How would you describe your style of directing/producing?
I tend to produce documentaries that move me in some way. Often, they are relationship films around the family and society. They are usually films that I intend to direct, so I am also engaged in the research. My style of directing is observational film making. As you know, Donald, since you were the subject of one of my films, Family Secrets: When Nobody’s Looking, based on your memoir Father’s Touch. I spend time with my subjects, and through working closely with them, we learn to trust one another. This enables the individuals to be open and receptive while we are filming. I like to work with a maximum of two to three crew members, so filming is a very intimate experience for all of us. I also tend to plan shoots wherever possible around events or action-oriented activities that reflect a relationship or a state of mind, so that the subjects can focus on what they are doing, and as a crew we can focus on capturing the social dynamic.

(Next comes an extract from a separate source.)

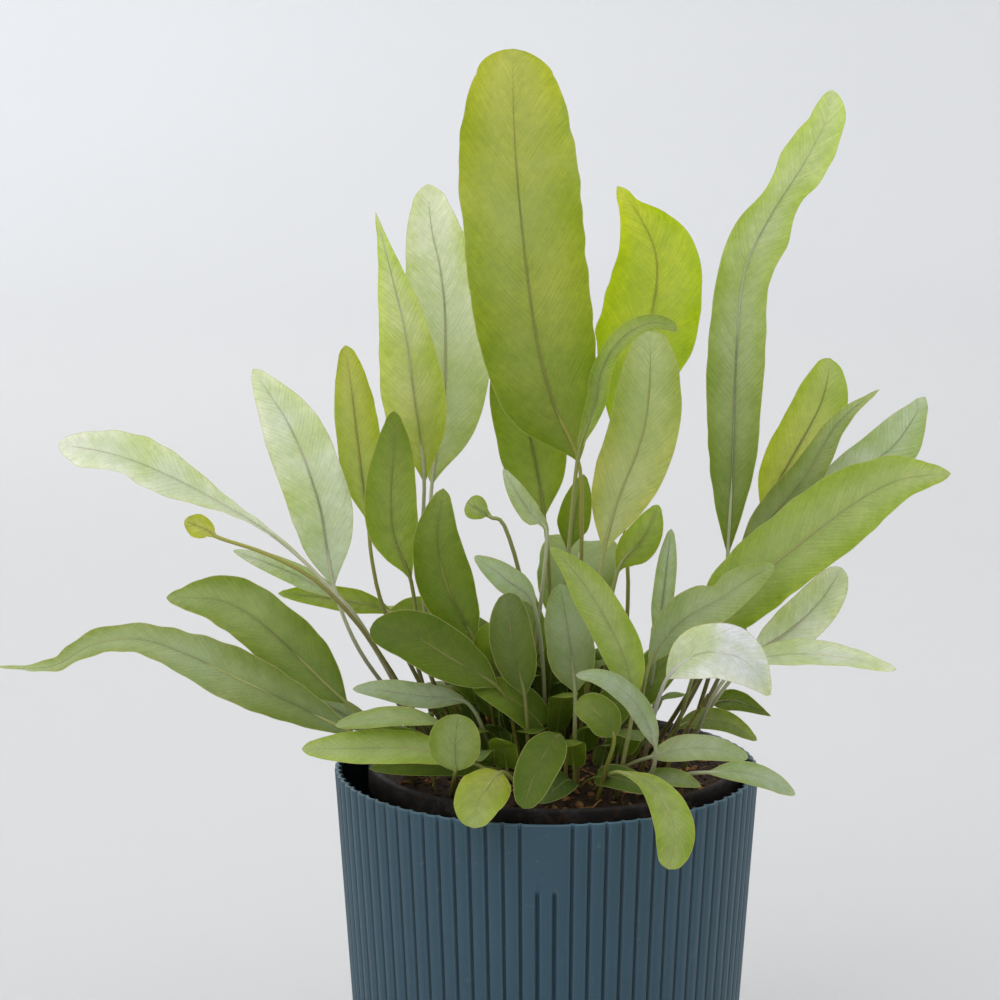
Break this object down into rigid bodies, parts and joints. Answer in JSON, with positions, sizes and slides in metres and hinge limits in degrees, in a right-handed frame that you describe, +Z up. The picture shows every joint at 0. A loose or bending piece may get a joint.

The documentary filmmakers of a generation ago, who worked in Direct Cinema, such as the Maysles Brothers (Grey Gardens) and Alan King (A Married Couple) are among my favourite documentary filmmakers. I also love comedy and satire, and naturalistic film making.
A couple of films I just saw that really moved me and made me uncomfortable and laugh out loud were Woody Allen’s Blue Jasmine and Richard Linklater’s Before Midnight.
Is filmmaking your passion?
I can’t imagine doing anything else! But really there’s a whole world out there, which I discover every time I make a film, so maybe in another lifetime, I could find another passion.